Warning! Contrary to the popular belief saying "If you don't give it your Admin password it can't do anything" is not entirely true. Simply running a malicious program in any user account can cause damage, it just can't as quickly gain root access to do the most damage right away, it certainly can encrypt your files or delete them, or install a keystroke logger and communicate that over the Internet, alter other applications and install a bigger payload of itself later.

 

 

 

The Dock

 

The Dock doesn't contain real programs, those are what's called "Aliases" or Windows users would know as "Shortcuts" which direct to the actual program, file or folders located elsewhere. To show the location of the real item in the Dock, right click and select Open > Show in Finder.

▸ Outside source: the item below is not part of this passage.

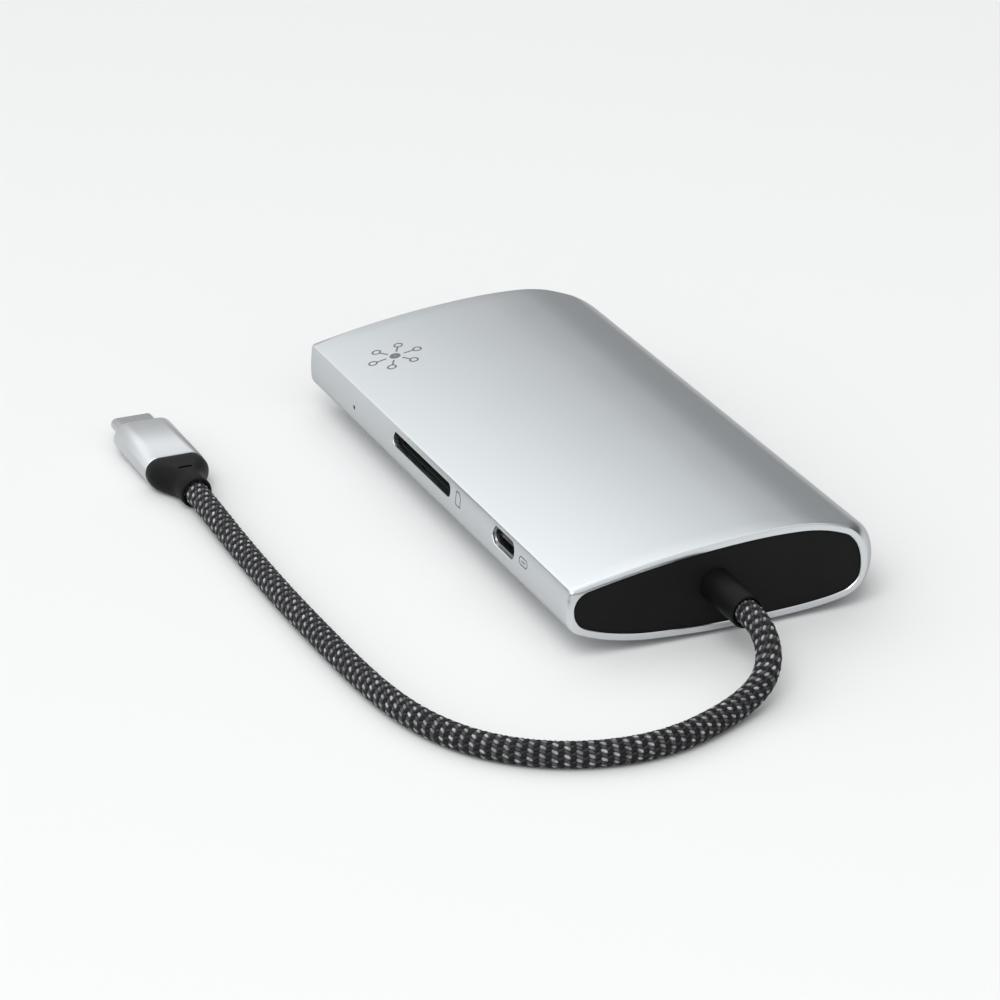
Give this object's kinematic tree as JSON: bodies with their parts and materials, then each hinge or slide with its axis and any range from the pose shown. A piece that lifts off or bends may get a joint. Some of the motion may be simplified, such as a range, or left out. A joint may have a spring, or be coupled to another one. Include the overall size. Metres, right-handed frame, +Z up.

The item there is the real thing, that's what is dragged to the Trash to delete (then Finder > Empty Trash to permanently delete it). 

 

To delete the icon off the Dock, merely drag it's icon off onto the Desktop area and release, it does a puffy smoke thing and disappears.

 

If you see a question mark icon in the Dock, that means there is a Alias that doesn't know where the original file is located, likely the original file was moved or deleted. Thus when clicked changes to a question mark like it's asking "Where is it?". To remove the question mark, simply drag it off the Dock onto the Desktop and release.

 

To place a mistakenly deleted Alias off the Dock back on or to place a new Alias on the Dock, locate it by clicking on the Smiley Face in the Dock to open a new Finder window, then navigate to it's actual location and drag it's original item into the Dock until it makes room and release. If you accidentally drop the icon on the Desktop, place it back in it's original location first, then attempt the Dock again.

 

Some items dragged to the Dock like folders and files will only fit on the Dock down near the Trash Can area, be careful not to place the original item into the Trash and then Finder > Empty Trash as it will then be gone!